The Jews during Christ’s First Coming had a difficult time accepting that they were not better than, nor superior to others (but compare Philippians 2:3). They were willing to kill Christ when He praised the faith of a Gentile widow (Luke 4:25-30), as they later persecuted Paul because he preached to the Gentiles (Acts 13:46-50). Paul loved his countrymen very much (Romans 9:1-5), but not at the expense of others, and his love for his people did not motivate him to love others less or disobey God who had ordered him to preach to the Gentiles. On the other hand, Jonah was unwilling at first to obey God to warn the people of Nineveh because his nationalistic feelings were directed against the Assyrians—the enemies of his people, Israel.

We must understand that God created every human being, and that He loves everybody (even though He most certainly does not love sinful conduct of anybody). God is NOT a respecter of persons (Acts 10:34). He desires everyone to be saved and to come to the understanding of the Truth (1 Timothy 2:4).

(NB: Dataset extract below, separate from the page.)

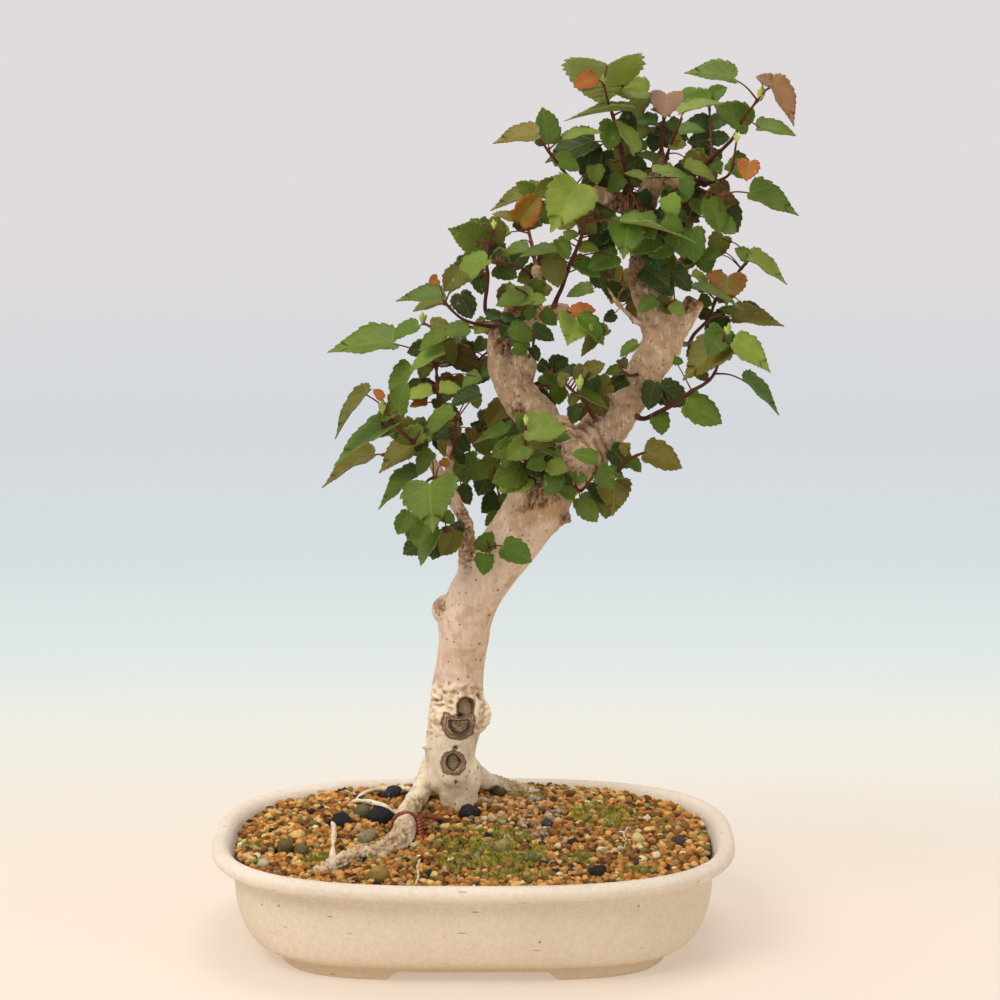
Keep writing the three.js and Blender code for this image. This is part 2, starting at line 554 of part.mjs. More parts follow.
// Leafy shoots. Stems: [x, z] points in the elevation, depth and radius from base to tip.
// Leaves: [x, z of the notch, x, z of the tip, seen width, tone, underside shown, turn of the
// blade about its rib in radians].
const UNDER = true;
const SHOOTS = {
  apex_left: {
    stems: [{
      path: [
        [88, 422], [86.5, 436], [78.3, 471.4], [75.9, 478], [73, 489],
      ],
      depth: [22, 2],
      r: [1.9, 1],
    }],
    bud: [73, 490, 2.2],
    leaves: [
      [75.2, 499.3, 69.5, 478, 44, 'g', UNDER, -0.5], [88, 474.5, 51.5, 468.5, 7, 'l'],
      [68, 457.5, 40.7, 445.5, 18, 'd'], [78, 468, 76.5, 452, 14, 'g'], [90.5, 451.5, 79.6, 469, 8, 'l'],
      [84, 437, 76, 429, 10, 'g'],
    ],
  },
  apex_front: {
    stems: [{ path: [[68, 428], [60, 431], [44.3, 449.3], [35.5, 461.2]], depth: [18, -30], r: [1.7, 1] }],
    leaves: [
      [36, 461, 11.3, 456, 20, 'l'], [42, 456, 39, 476, 10, 'g'], [51.5, 458.5, 72, 462, 7, 'l'],
      [47, 447, 60, 441, 9, 'g'],
    ],
  },
  apex_centre: {
    stems: [{ path: [[106, 442], [105.5, 452], [107, 471]], depth: [25, 44], r: [1.8, 1.1] }],
    leaves: [
      [97.5, 485, 78.5, 485, 14, 'l'], [108.2, 483, 107, 470.8, 18.5, 'p'], [103, 468, 89.5, 468, 8, 'g'],
      [104, 446, 92, 450, 7, 'g'],
    ],
  },
  apex_right_inner: {
    stems: [{ path: [[107, 442], [110, 453], [117, 470]], depth: [24, -8], r: [1.5, 1] }],
    leaves: [
      [117, 473, 140, 478, 7, 'l'], [115.5, 463, 130, 463, 8, 'g'],
    ],
  },
  top_right_back: {
    stems: [{
      path: [
        [123, 432.5], [131, 440], [133.5, 448.6], [132.8, 466], [132, 480],
      ],
      depth: [23, 78],
      r: [1.6, 1],
    }],
    leaves: [
      [132, 480, 115.5, 480, 12, 'g'], [132.8, 466, 119, 467.7, 11, 'd'], [132, 458, 120, 457, 10, 'd'],
    ],
  },
  top_right: {
    stems: [{
      path: [
        [126, 432], [130.3, 443], [145.7, 459], [150.5, 468.3], [159, 480],
      ],
      depth: [22, -14],
      r: [1.9, 1.1],
    }],
    bud: [161, 482, 3],
    leaves: [
      [144.9, 492.5, 118, 495, 14, 'g'], [168.2, 489, 179.6, 465.8, 10, 'p'],
      [159.7, 464.6, 180.8, 460.3, 9, 'g'], [154, 466, 135, 477, 15, 'g'],
    ],
  },
  top_right_front: {
    stems: [{
      path: [
        [118.5, 432.5], [137, 435], [144.3, 439.4], [147.6, 456.6],
      ],
      depth: [22, -48],
      r: [1.6, 1],
    }],
    bud: [147.8, 458, 2],
    leaves: [
      [143, 445, 153.5, 436.6, 9, 'g'], [155.2, 445.5, 153.2, 435.4, 12, 'y'],
      [119, 443.5, 136.5, 434.5, 9, 'l'], [101.5, 440, 124.5, 433.5, 7, 'l'],
    ],
  },
  right_shoulder: {
    stems: [{ path: [[122, 432], [127, 429.5], [134, 429], [139, 427]], depth: [23, -26], r: [1.5, 0.9] }],
    leaves: [
      [156, 428.5, 183.2, 415.7, 15, 'g'], [137.8, 424.7, 149.4, 406.3, 13, 'd'],
      [133, 424, 139.3, 406, 12, 'g'], [127, 425, 128, 416, 11, 'g'],
    ],
  },
  right_upper: {
    stems: [{ path: [[98, 402], [106, 404], [113, 410], [121, 410]], depth: [26, -12], r: [1.5, 0.9] }],
    leaves: [
      [107, 421, 123.7, 408, 7, 'g'], [123.4, 408, 124.7, 389, 15, 'g'], [109.3, 404, 120, 392, 8, 'g'],
    ],
  },
  right_upper_back: {
    stems: [{ path: [[101, 384], [108, 388], [115, 389]], depth: [28, 70], r: [1.5, 0.9] }],
    leaves: [
      [96.5, 387, 110.5, 376.5, 14, 'd'], [111.7, 386, 122, 380, 9, 'd'], [118, 392, 128, 396, 10, 'd'],
    ],
  },
  right_middle: {
    stems: [{
      path: [
        [113, 345], [122, 343], [125, 348], [134, 358], [137.4, 368], [156.3, 391.6],
      ],
      depth: [29, 62],
      r: [2, 1.2],
    }],
    leaves: [
      [144, 381, 143, 365.7, 22.5, 'r'], [156.3, 391.6, 177.5, 376.8, 11, 'l'],
      [124, 382.6, 133.7, 375.7, 5, 'l'], [126, 374, 153, 362.5, 6, 'l'], [147.6, 358, 176.3, 353, 12, 'o'],
    ],
  },
  right_lower: {
    stems: [{
      path: [
        [86, 308], [96, 300], [106, 304], [115.7, 309.4], [124.5, 316], [132, 320.3], [137.2, 326],
        [142.7, 348],
      ],
      depth: [25, -34],
      r: [2.2, 1.3],
    }],
    bud: [144.4, 350, 2.4],
    leaves: [
      [143, 343, 119.5, 322, 17, 'o'], [148.7, 344, 169, 326.5, 13, 'l'], [154.7, 322, 174.4, 302, 9, 'g'],
      [121.5, 308, 142, 297.5, 17, 'g'], [107, 318, 121, 308, 16, 'd'],
      [106.5, 303.3, 107.6, 290.5, 11, 'g'], [103, 320, 100, 305, 8, 'd'],
    ],
  },
  lower_right: {
    stems: [{ path: [[70, 272], [80, 268], [89.5, 276.7], [98, 280.6]], depth: [20, -34], r: [2, 1.2] }],
    leaves: [
      [98, 280.6, 119.4, 271.6, 15, 'o'], [81, 264, 80, 245, 19, 'o'],
    ],
  },
  lower_centre: {
    stems: [{ path: [[56, 262], [61, 258], [66, 263], [71, 271]], depth: [18, -42], r: [1.6, 1] }],
    leaves: [
      [71.5, 271, 80, 259, 11, 'g'], [60.7, 253.5, 70.8, 239.7, 12, 'g'], [58, 255, 47, 259.5, 8, 'g'],
      [70, 276, 56, 279.5, 8, 'g'],
    ],
  },
  centre_tall: {
    stems: [{
      path: [
        [45, 361], [47, 368], [50.2, 375], [53.3, 384.4], [57.7, 395], [60.8, 403], [62.7, 411.3],
        [62, 424],
      ],
      depth: [31, -18],
      r: [2.2, 1.2],
    }],
    bud: [61.5, 421, 4.4],
    leaves: [
      [58.5, 433, 43.5, 407, 27, 'l'], [87.5, 412, 84.6, 392, 20, 'g'], [87, 411.5, 125.4, 400.5, 7, 'l'],
      [47, 395.4, 26.5, 392.5, 8, 'g'], [48, 402, 54, 391, 8, 'g'], [44.5, 393, 47.7, 375, 12, 'o'],
      [57, 389, 72, 381, 9, 'g'], [81, 393, 65, 386, 12, 'g'],
    ],
  },
  back_left_top: {
    stems: [{ path: [[36, 384], [33, 400], [31, 409], [30, 420]], depth: [38, 84], r: [1.8, 1] }],
    bud: [30, 421, 4],
    leaves: [
      [38, 429, 10, 418.5, 11, 'o'], [27, 413, 38, 428, 16, 'r'], [36, 421, 43, 411, 12, 'g'],
      [20, 406.5, 5, 398.5, 8, 'g'], [31, 397, 17, 394, 7, 'g'],
    ],
  },
  left_top: {
    stems: [{ path: [[36, 372], [31, 384], [22, 388], [14, 390]], depth: [36, -2], r: [1.6, 0.9] }],
    leaves: [
      [13, 387, 25, 381, 12, 'd'], [34, 370, 36, 381.5, 12, 'g'], [7, 390, -14, 371, 11, 'l'],
    ],
  },
  left_upright: {
    stems: [{
      path: [
        [15, 357], [7.5, 360.6], [8.3, 380], [7.7, 389.4], [9.6, 400.7], [11.7, 409],
      ],
      depth: [38, 14],
      r: [1.9, 1],
    }],
    bud: [11.7, 409.5, 2],
    leaves: [
      [1.5, 401, -14, 409, 19, 'g'], [3, 383, 5, 371, 10, 'd'],
    ],
  },
  left_middle: {
    stems: [{ path: [[14, 352], [-5, 356.6], [-16, 366]], depth: [37, -22], r: [1.8, 1] }],
    leaves: [
      [-7.2, 385, -16, 373.2, 13, 'o'], [-18.4, 370, -43.6, 367.2, 9, 'g'],
      [-15.5, 367, -34, 361.5, 7, 'o'],
    ],
  },
  left_middle_low: {
    stems: [{ path: [[13, 348], [-4, 353], [-20, 351], [-28, 355]], depth: [37, 62], r: [1.7, 1] }],
    bud: [-28.5, 356, 2.8],
    leaves: [
      [-32, 353.5, -45.3, 345.8, 8, 'g'], [-24, 354, -12, 352, 7, 'o'], [-15.7, 349, -30.5, 339, 8, 'g'],
      [-3, 352, -17, 348, 9, 'g'],
    ],
  },
  left_tall: {
    stems: [{
      path: [
        [-13, 282], [-14.5, 292.7], [-19, 305.5], [-20.3, 318.4], [-21.2, 331],
      ],
      depth: [28, 58],
      r: [2, 1.2],
    }],
    leaves: [
      [-46.3, 343.8, -82.6, 338, 16, 'g'], [-11, 331.5, -6, 350, 26, 'd', UNDER],
      [-35.5, 330.5, -47.3, 314, 9, 'g'], [-24, 315.8, -40, 311, 8, 'l'], [-19, 317, -6, 316, 8, 'l'],
      [3.5, 325, -6.5, 317, 8, 'g'],
    ],
  },
  left_low_front: {
    stems: [{
      path: [
        [-27, 279], [-29.5, 282], [-43.6, 294.7], [-46.7, 298.8],
      ],
      depth: [7, -34],
      r: [2, 1.2],
    }],
    bud: [-52, 305, 3],
    leaves: [
      [-60.5, 315, -79, 288.3, 8, 'o'], [-45, 297, -79.7, 272.9, 12, 'g'], [-43.6, 294.7, -58, 289, 7, 'l'],
    ],
  },
  left_low: {
    stems: [{ path: [[-27, 279], [-34, 280], [-44, 281], [-52, 279]], depth: [6, 46], r: [2.2, 1.6] }],
    leaves: [
      [-58, 278.7, -86.8, 260, 11, 'o'], [-32, 287, -54, 268.5, 13, 'o'], [-25, 289, -37, 288, 7, 'o'],
    ],
  },
  left_inner: {
    stems: [{ path: [[-13, 276], [-10.5, 287], [-10, 299]], depth: [25, 2], r: [1.6, 1] }],
    leaves: [
      [3.5, 315, -13, 307.5, 10, 'd'], [-14, 296, -23, 288, 9, 'd'],
    ],
  },
  left_drooping: {
    stems: [{ path: [[-17, 265], [-25, 265], [-31, 257]], depth: [11, -28], r: [1.6, 1] }],
    leaves: [
      [-25, 262, -24.3, 236.5, 31, 'l'], [-37, 245, -43.8, 232.6, 11, 'g'],
      [-23.5, 280.6, -32, 267, 7, 'g'],
    ],
  },
  left_drooping_back: {
    stems: [{ path: [[-13, 262], [-7, 266], [-4, 276]], depth: [19, 62], r: [1.4, 0.9] }],
    leaves: [
      [-6, 279, -4.7, 263, 17, 'g'], [-8, 261, -2, 250, 9, 'd'], [-2, 272, 8, 266, 12, 'g'],
      [-8, 270, -16, 264, 11, 'g'],
    ],
  },
  low_left: {
    stems: [{ path: [[-5, 238], [-10, 237], [-16, 235]], depth: [20, -18], r: [1.4, 0.9] }],
    leaves: [
      [-20.3, 235, -30.5, 214.4, 7, 'g'], [-13, 230, -22, 219.6, 9, 'd'],
    ],
  },
  fork_inner: {
    stems: [{ path: [[20, 236], [16, 250], [12, 268]], depth: [27, 72], r: [1.6, 1] }],
    leaves: [
      [10, 271, 3, 255, 14, 'd'], [14, 254, 5, 246, 13, 'd'], [20, 256, 20, 246, 10, 'g'],
      [16, 266, 26, 262, 12, 'd'],
    ],
  },
  trunk_sprout: {
    stems: [{ path: [[9, 222], [9, 225], [8, 229]], depth: [17, -10], r: [1.4, 0.9] }],
    leaves: [
      [12, 229, -0.5, 226, 11, 'g'], [6.3, 220.7, 6, 209.6, 11, 'g'], [17.3, 226, 33.3, 216.2, 13, 'g'],
    ],
  },
  centre_front: {
    stems: [{ path: [[38, 259], [33, 265], [30, 276], [30, 297]], depth: [12, -34], r: [1.8, 1] }],
    bud: [30, 298, 2],
    leaves: [
      [32, 265, 14, 258, 13, 'l'], [30, 294, 53, 293.5, 16, 'l'], [31, 286, 19, 276.5, 13, 'g'],
    ],
  },
  left_branch_back: {
    stems: [{ path: [[33, 306], [20, 300], [9, 297]], depth: [31, 78], r: [1.6, 1] }],
    leaves: [
      [4, 299, 17.5, 300, 13, 'd', UNDER], [24.7, 294.7, 0, 285.4, 9, 'g'], [14, 297, 22, 288, 12, 'd'],
    ],
  },
  centre_gap: {
    stems: [{
      path: [
        [74, 296], [67, 303], [64, 310.7], [57, 315.8], [53, 319.6],
      ],
      depth: [22, -26],
      r: [1.7, 1],
    }],
    bud: [60.5, 319, 3],
    leaves: [
      [62.5, 326, 47, 325.5, 7, 'd'], [59, 315, 76.5, 306, 7, 'g'],
    ],
  },
  centre_back: {
    stems: [{ path: [[30, 316], [39, 319], [45, 327]], depth: [33, 80], r: [1.6, 1] }],
    leaves: [
      [39.5, 325, 47.5, 316, 9, 'g'], [48, 319, 49, 308, 10, 'g'], [45, 330, 54, 335, 11, 'd'],
      [40, 318, 31, 312, 11, 'd'],
    ],
  },
  right_trunk_left: {
    stems: [{ path: [[96, 326], [88, 325], [83, 330]], depth: [26, -22], r: [1.4, 0.9] }],
    leaves: [
      [87.5, 322, 74.5, 315, 9, 'd'], [93, 343, 83.5, 335.7, 6, 'g'],
    ],
  },
  arm_end: {
    stems: [{ path: [[53, 361], [60, 360], [65, 355]], depth: [31, -8], r: [1.5, 0.9] }],
    leaves: [
      [56.5, 361, 69.5, 362, 8, 'y'], [58.3, 356.9, 54, 342.7, 20, 'l'], [61, 358, 74, 342.5, 9, 'g'],
    ],
  },
  right_trunk_back: {
    stems: [{ path: [[99, 368], [90, 368], [84, 378]], depth: [29, 76], r: [1.6, 1] }],
    leaves: [
      [85, 385, 78, 366, 16, 'o'], [90, 380, 100, 384, 12, 'd'], [82, 372, 72, 377, 11, 'd'],
    ],
  },
  middle_twig: {
    stems: [{ path: [[36, 362], [32, 370], [24, 375]], depth: [35, 2], r: [1.4, 0.9] }],
    leaves: [
      [33, 370, 13, 365, 12, 'l'],
    ],
  },
  left_stub_shoot: {
    stems: [{ path: [[15, 340], [8, 338], [3, 334]], depth: [36, 74], r: [1.4, 0.9] }],
    leaves: [
      [1, 338, -10, 341, 12, 'd'], [6, 328, 0, 320, 11, 'd'],
    ],
  },
  stub_sprout: {
    stems: [{ path: [[31, 334], [34, 342], [35, 350]], depth: [32, -14], r: [1.3, 0.9] }],
    leaves: [
      [34, 351, 46, 345, 9, 'd'],
    ],
  },
};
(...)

In God’s Church, there is no place for nationalism or falsely-understood patriotism.

In addressing His people who were plagued with a wrong kind of “love” for their country, God leaves us with a powerful admonition in Amos 9:7: “‘Are you not like the people of Ethiopia to Me, O children of Israel?’ says the LORD. ‘Did I not bring up Israel from the land of Egypt, The Philistines from Capthor, And the Syrians from Kir?’”

As God freed Israel from slavery, so He did the same for the Philistines and the Syrians. Let us understand this fully, and let us think and act as God’s people without any false concepts of nationalism or misguided patriotism, and without any hatred towards others.